- [MATERIAL TO PROCESS]:
------

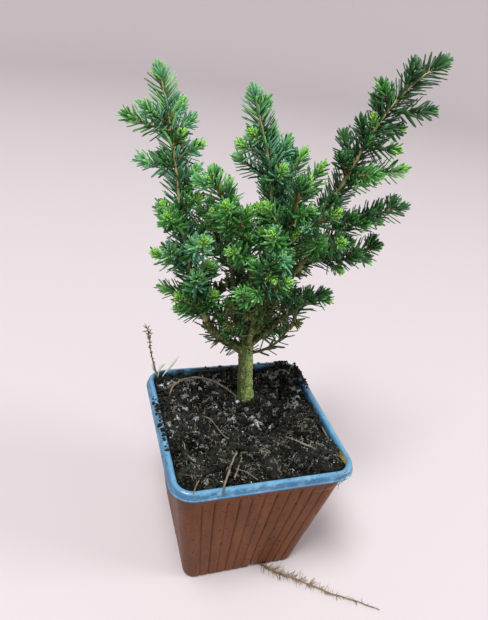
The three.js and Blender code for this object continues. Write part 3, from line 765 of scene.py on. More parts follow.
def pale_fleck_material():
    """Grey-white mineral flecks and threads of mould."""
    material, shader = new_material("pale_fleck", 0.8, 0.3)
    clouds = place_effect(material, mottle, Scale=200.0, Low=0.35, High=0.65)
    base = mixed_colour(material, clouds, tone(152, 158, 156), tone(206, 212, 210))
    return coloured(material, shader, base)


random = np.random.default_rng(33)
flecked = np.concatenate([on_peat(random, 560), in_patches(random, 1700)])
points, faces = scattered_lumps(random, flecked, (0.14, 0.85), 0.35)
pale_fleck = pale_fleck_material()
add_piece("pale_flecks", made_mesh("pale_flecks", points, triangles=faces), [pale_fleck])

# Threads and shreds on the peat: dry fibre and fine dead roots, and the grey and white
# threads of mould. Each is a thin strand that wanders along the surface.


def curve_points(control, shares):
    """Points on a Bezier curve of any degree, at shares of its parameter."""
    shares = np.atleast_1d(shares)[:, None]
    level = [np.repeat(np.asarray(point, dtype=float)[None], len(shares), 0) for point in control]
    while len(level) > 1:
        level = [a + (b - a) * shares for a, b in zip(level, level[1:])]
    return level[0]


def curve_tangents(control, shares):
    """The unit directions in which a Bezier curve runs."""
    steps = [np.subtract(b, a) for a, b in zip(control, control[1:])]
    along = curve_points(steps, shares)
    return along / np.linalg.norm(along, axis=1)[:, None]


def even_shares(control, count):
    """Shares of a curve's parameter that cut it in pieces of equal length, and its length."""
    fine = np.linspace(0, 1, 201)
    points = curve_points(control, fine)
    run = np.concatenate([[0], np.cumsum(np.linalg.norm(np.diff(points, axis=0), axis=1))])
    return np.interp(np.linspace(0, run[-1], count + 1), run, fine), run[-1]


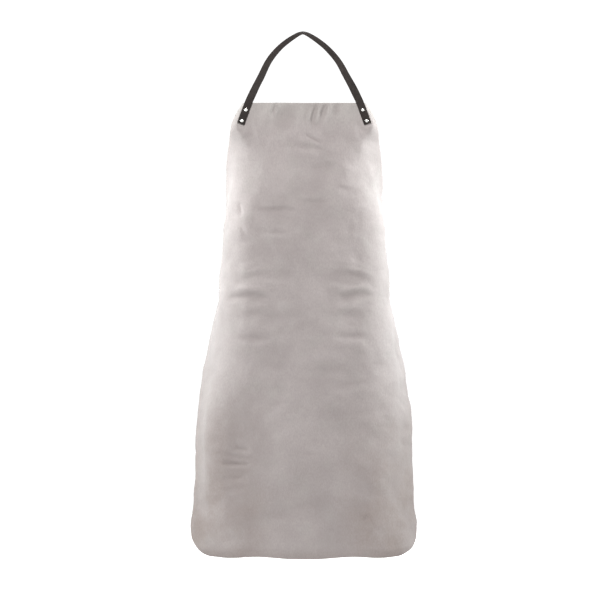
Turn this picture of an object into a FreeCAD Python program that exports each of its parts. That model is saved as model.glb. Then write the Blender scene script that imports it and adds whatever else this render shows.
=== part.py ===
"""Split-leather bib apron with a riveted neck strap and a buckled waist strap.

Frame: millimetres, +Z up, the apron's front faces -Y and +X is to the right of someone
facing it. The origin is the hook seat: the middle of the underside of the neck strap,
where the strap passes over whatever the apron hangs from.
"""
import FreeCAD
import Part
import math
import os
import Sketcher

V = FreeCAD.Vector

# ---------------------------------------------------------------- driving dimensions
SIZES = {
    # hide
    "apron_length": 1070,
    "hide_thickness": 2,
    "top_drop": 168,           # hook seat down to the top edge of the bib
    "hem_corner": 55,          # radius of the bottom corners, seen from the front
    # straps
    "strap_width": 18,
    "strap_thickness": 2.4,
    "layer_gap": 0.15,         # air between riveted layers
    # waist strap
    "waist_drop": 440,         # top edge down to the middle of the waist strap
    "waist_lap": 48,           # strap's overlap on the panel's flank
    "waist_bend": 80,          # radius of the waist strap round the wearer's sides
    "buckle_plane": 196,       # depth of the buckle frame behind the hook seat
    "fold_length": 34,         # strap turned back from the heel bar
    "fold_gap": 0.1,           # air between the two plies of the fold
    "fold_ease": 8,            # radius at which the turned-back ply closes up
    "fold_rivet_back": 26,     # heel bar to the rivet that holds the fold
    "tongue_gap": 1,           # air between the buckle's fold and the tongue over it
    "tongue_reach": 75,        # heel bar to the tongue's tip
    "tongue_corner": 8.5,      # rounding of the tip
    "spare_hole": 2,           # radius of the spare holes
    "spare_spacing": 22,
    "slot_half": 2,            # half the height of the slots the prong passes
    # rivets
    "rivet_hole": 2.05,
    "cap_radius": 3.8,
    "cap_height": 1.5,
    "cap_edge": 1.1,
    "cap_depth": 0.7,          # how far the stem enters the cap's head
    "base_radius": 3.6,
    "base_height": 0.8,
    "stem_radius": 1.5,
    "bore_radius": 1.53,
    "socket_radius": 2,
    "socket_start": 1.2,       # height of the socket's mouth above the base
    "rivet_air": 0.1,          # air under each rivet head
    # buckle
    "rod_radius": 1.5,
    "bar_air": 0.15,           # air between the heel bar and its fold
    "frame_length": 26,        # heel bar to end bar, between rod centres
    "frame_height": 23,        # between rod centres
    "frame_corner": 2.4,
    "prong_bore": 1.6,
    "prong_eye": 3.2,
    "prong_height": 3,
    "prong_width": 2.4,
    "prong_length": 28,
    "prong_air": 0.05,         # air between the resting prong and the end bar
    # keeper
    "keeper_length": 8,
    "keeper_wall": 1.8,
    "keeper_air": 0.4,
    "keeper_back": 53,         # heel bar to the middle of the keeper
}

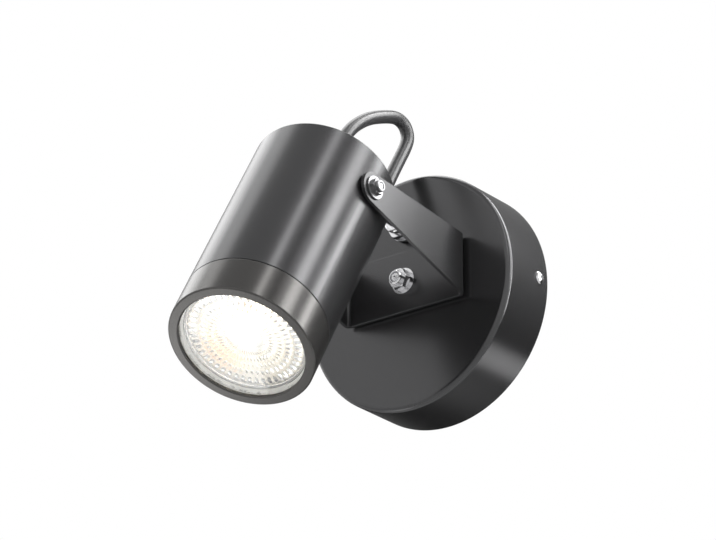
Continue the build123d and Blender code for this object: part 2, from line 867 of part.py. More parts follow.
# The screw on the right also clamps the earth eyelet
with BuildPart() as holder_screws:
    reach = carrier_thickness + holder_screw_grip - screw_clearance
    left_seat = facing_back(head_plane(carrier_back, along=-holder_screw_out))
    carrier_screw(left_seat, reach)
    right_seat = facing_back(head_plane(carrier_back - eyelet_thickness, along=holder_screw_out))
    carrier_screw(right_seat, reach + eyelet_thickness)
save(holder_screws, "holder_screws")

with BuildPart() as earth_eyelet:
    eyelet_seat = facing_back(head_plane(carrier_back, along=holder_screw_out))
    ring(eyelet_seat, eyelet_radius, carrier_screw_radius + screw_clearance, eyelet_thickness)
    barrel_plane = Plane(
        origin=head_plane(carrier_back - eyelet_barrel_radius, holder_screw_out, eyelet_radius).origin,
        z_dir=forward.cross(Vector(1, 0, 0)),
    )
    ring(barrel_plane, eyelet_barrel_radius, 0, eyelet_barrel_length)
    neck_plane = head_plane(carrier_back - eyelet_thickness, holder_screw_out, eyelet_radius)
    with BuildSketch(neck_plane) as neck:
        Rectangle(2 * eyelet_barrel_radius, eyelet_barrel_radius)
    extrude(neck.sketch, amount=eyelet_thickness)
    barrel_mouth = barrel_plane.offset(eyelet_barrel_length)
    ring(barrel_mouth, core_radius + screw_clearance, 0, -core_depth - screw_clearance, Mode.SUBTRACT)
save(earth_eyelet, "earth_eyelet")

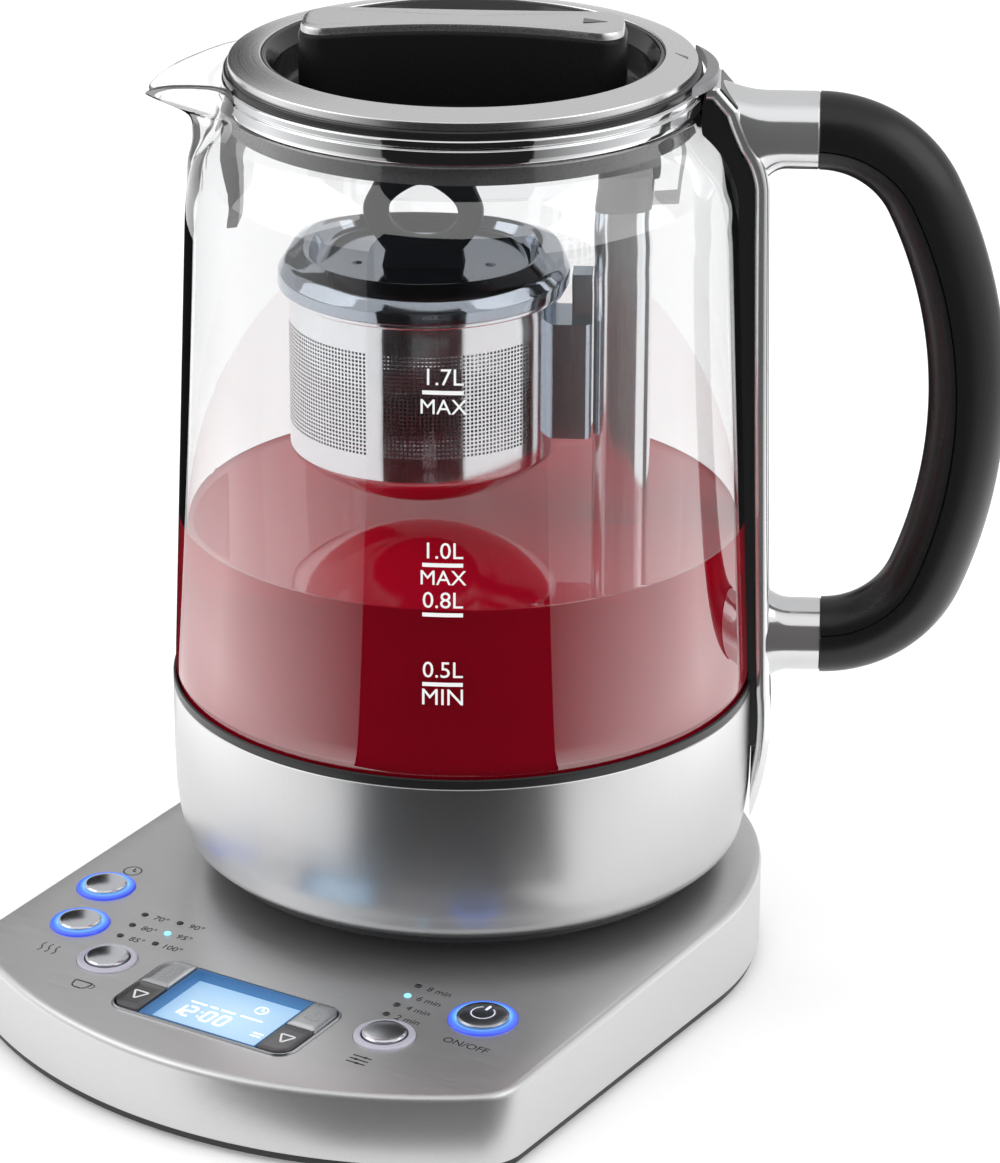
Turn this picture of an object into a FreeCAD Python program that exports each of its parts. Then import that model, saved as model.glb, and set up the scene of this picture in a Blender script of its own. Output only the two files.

------

- [BRIEF]: Copy out the full set of records precisely, leaving nothing out.

- [WRITTEN ANSWER]:
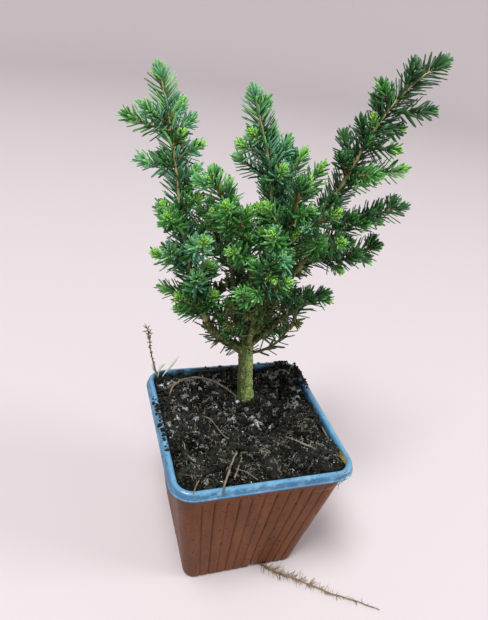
The three.js and Blender code for this object continues. Write part 3, from line 765 of scene.py on. More parts follow.
def pale_fleck_material():
    """Grey-white mineral flecks and threads of mould."""
    material, shader = new_material("pale_fleck", 0.8, 0.3)
    clouds = place_effect(material, mottle, Scale=200.0, Low=0.35, High=0.65)
    base = mixed_colour(material, clouds, tone(152, 158, 156), tone(206, 212, 210))
    return coloured(material, shader, base)


random = np.random.default_rng(33)
flecked = np.concatenate([on_peat(random, 560), in_patches(random, 1700)])
points, faces = scattered_lumps(random, flecked, (0.14, 0.85), 0.35)
pale_fleck = pale_fleck_material()
add_piece("pale_flecks", made_mesh("pale_flecks", points, triangles=faces), [pale_fleck])

# Threads and shreds on the peat: dry fibre and fine dead roots, and the grey and white
# threads of mould. Each is a thin strand that wanders along the surface.


def curve_points(control, shares):
    """Points on a Bezier curve of any degree, at shares of its parameter."""
    shares = np.atleast_1d(shares)[:, None]
    level = [np.repeat(np.asarray(point, dtype=float)[None], len(shares), 0) for point in control]
    while len(level) > 1:
        level = [a + (b - a) * shares for a, b in zip(level, level[1:])]
    return level[0]


def curve_tangents(control, shares):
    """The unit directions in which a Bezier curve runs."""
    steps = [np.subtract(b, a) for a, b in zip(control, control[1:])]
    along = curve_points(steps, shares)
    return along / np.linalg.norm(along, axis=1)[:, None]


def even_shares(control, count):
    """Shares of a curve's parameter that cut it in pieces of equal length, and its length."""
    fine = np.linspace(0, 1, 201)
    points = curve_points(control, fine)
    run = np.concatenate([[0], np.cumsum(np.linalg.norm(np.diff(points, axis=0), axis=1))])
    return np.interp(np.linspace(0, run[-1], count + 1), run, fine), run[-1]


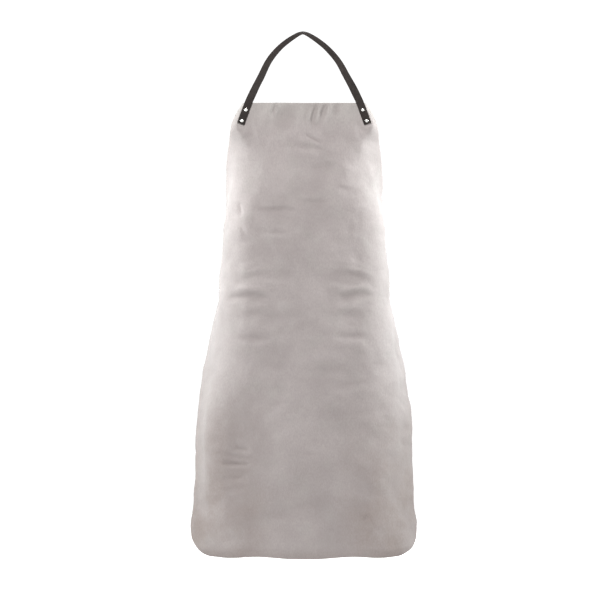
Turn this picture of an object into a FreeCAD Python program that exports each of its parts. That model is saved as model.glb. Then write the Blender scene script that imports it and adds whatever else this render shows.
=== part.py ===
"""Split-leather bib apron with a riveted neck strap and a buckled waist strap.

Frame: millimetres, +Z up, the apron's front faces -Y and +X is to the right of someone
facing it. The origin is the hook seat: the middle of the underside of the neck strap,
where the strap passes over whatever the apron hangs from.
"""
import FreeCAD
import Part
import math
import os
import Sketcher

V = FreeCAD.Vector

# ---------------------------------------------------------------- driving dimensions
SIZES = {
    # hide
    "apron_length": 1070,
    "hide_thickness": 2,
    "top_drop": 168,           # hook seat down to the top edge of the bib
    "hem_corner": 55,          # radius of the bottom corners, seen from the front
    # straps
    "strap_width": 18,
    "strap_thickness": 2.4,
    "layer_gap": 0.15,         # air between riveted layers
    # waist strap
    "waist_drop": 440,         # top edge down to the middle of the waist strap
    "waist_lap": 48,           # strap's overlap on the panel's flank
    "waist_bend": 80,          # radius of the waist strap round the wearer's sides
    "buckle_plane": 196,       # depth of the buckle frame behind the hook seat
    "fold_length": 34,         # strap turned back from the heel bar
    "fold_gap": 0.1,           # air between the two plies of the fold
    "fold_ease": 8,            # radius at which the turned-back ply closes up
    "fold_rivet_back": 26,     # heel bar to the rivet that holds the fold
    "tongue_gap": 1,           # air between the buckle's fold and the tongue over it
    "tongue_reach": 75,        # heel bar to the tongue's tip
    "tongue_corner": 8.5,      # rounding of the tip
    "spare_hole": 2,           # radius of the spare holes
    "spare_spacing": 22,
    "slot_half": 2,            # half the height of the slots the prong passes
    # rivets
    "rivet_hole": 2.05,
    "cap_radius": 3.8,
    "cap_height": 1.5,
    "cap_edge": 1.1,
    "cap_depth": 0.7,          # how far the stem enters the cap's head
    "base_radius": 3.6,
    "base_height": 0.8,
    "stem_radius": 1.5,
    "bore_radius": 1.53,
    "socket_radius": 2,
    "socket_start": 1.2,       # height of the socket's mouth above the base
    "rivet_air": 0.1,          # air under each rivet head
    # buckle
    "rod_radius": 1.5,
    "bar_air": 0.15,           # air between the heel bar and its fold
    "frame_length": 26,        # heel bar to end bar, between rod centres
    "frame_height": 23,        # between rod centres
    "frame_corner": 2.4,
    "prong_bore": 1.6,
    "prong_eye": 3.2,
    "prong_height": 3,
    "prong_width": 2.4,
    "prong_length": 28,
    "prong_air": 0.05,         # air between the resting prong and the end bar
    # keeper
    "keeper_length": 8,
    "keeper_wall": 1.8,
    "keeper_air": 0.4,
    "keeper_back": 53,         # heel bar to the middle of the keeper
}

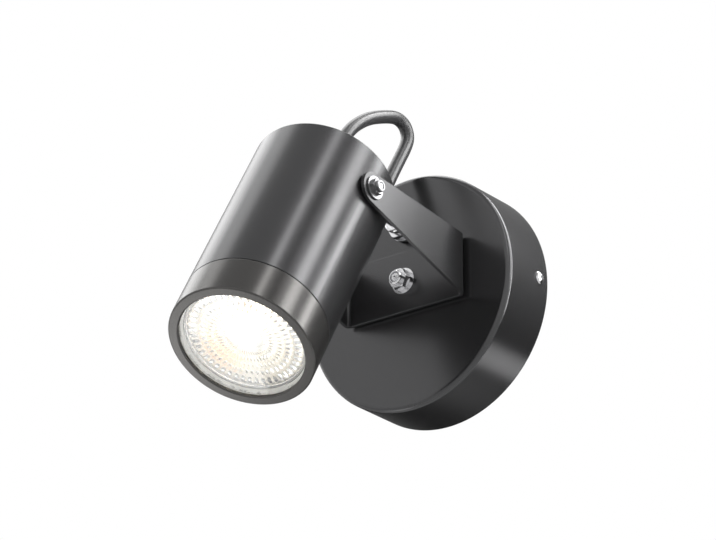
Continue the build123d and Blender code for this object: part 2, from line 867 of part.py. More parts follow.
# The screw on the right also clamps the earth eyelet
with BuildPart() as holder_screws:
    reach = carrier_thickness + holder_screw_grip - screw_clearance
    left_seat = facing_back(head_plane(carrier_back, along=-holder_screw_out))
    carrier_screw(left_seat, reach)
    right_seat = facing_back(head_plane(carrier_back - eyelet_thickness, along=holder_screw_out))
    carrier_screw(right_seat, reach + eyelet_thickness)
save(holder_screws, "holder_screws")

with BuildPart() as earth_eyelet:
    eyelet_seat = facing_back(head_plane(carrier_back, along=holder_screw_out))
    ring(eyelet_seat, eyelet_radius, carrier_screw_radius + screw_clearance, eyelet_thickness)
    barrel_plane = Plane(
        origin=head_plane(carrier_back - eyelet_barrel_radius, holder_screw_out, eyelet_radius).origin,
        z_dir=forward.cross(Vector(1, 0, 0)),
    )
    ring(barrel_plane, eyelet_barrel_radius, 0, eyelet_barrel_length)
    neck_plane = head_plane(carrier_back - eyelet_thickness, holder_screw_out, eyelet_radius)
    with BuildSketch(neck_plane) as neck:
        Rectangle(2 * eyelet_barrel_radius, eyelet_barrel_radius)
    extrude(neck.sketch, amount=eyelet_thickness)
    barrel_mouth = barrel_plane.offset(eyelet_barrel_length)
    ring(barrel_mouth, core_radius + screw_clearance, 0, -core_depth - screw_clearance, Mode.SUBTRACT)
save(earth_eyelet, "earth_eyelet")

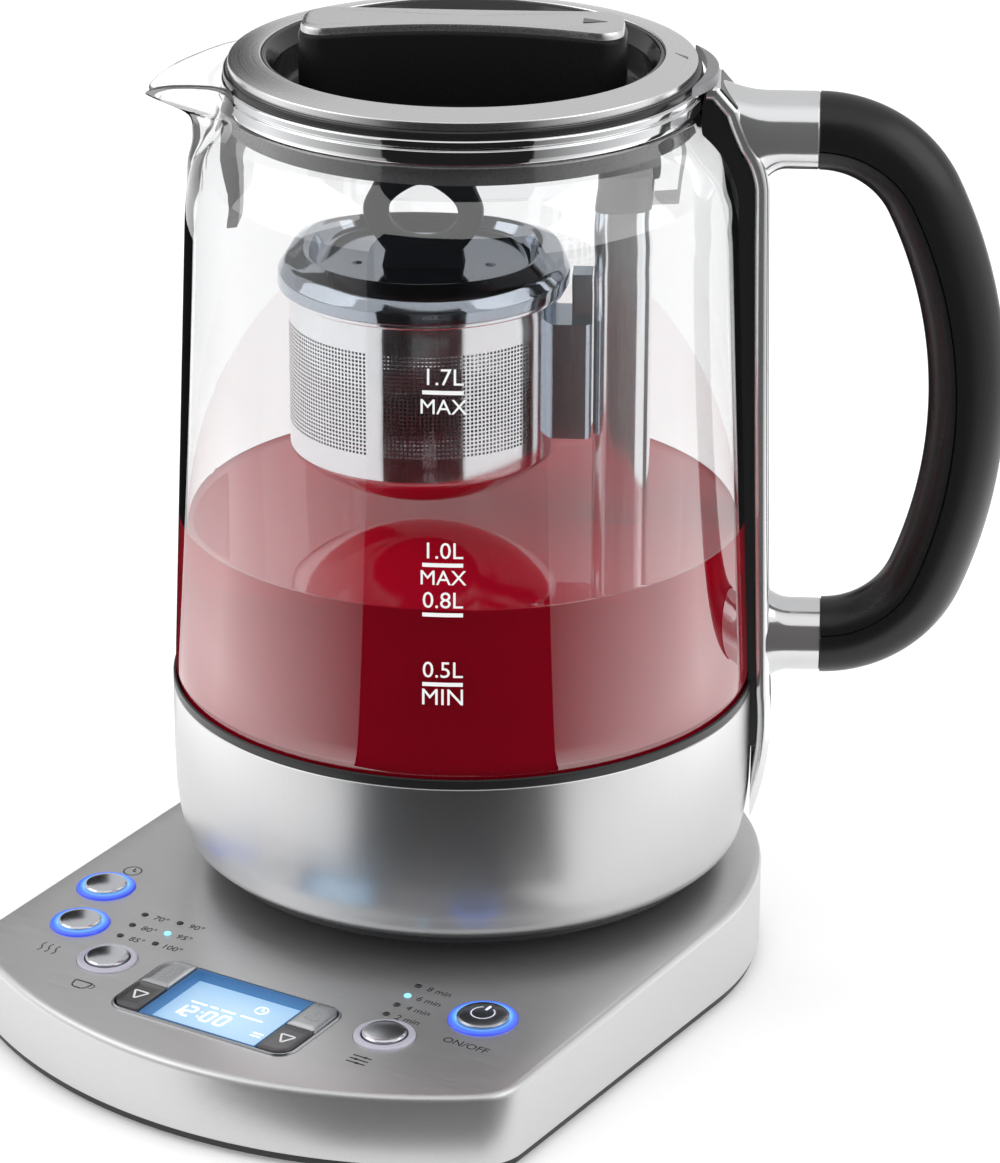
Turn this picture of an object into a FreeCAD Python program that exports each of its parts. Then import that model, saved as model.glb, and set up the scene of this picture in a Blender script of its own. Output only the two files.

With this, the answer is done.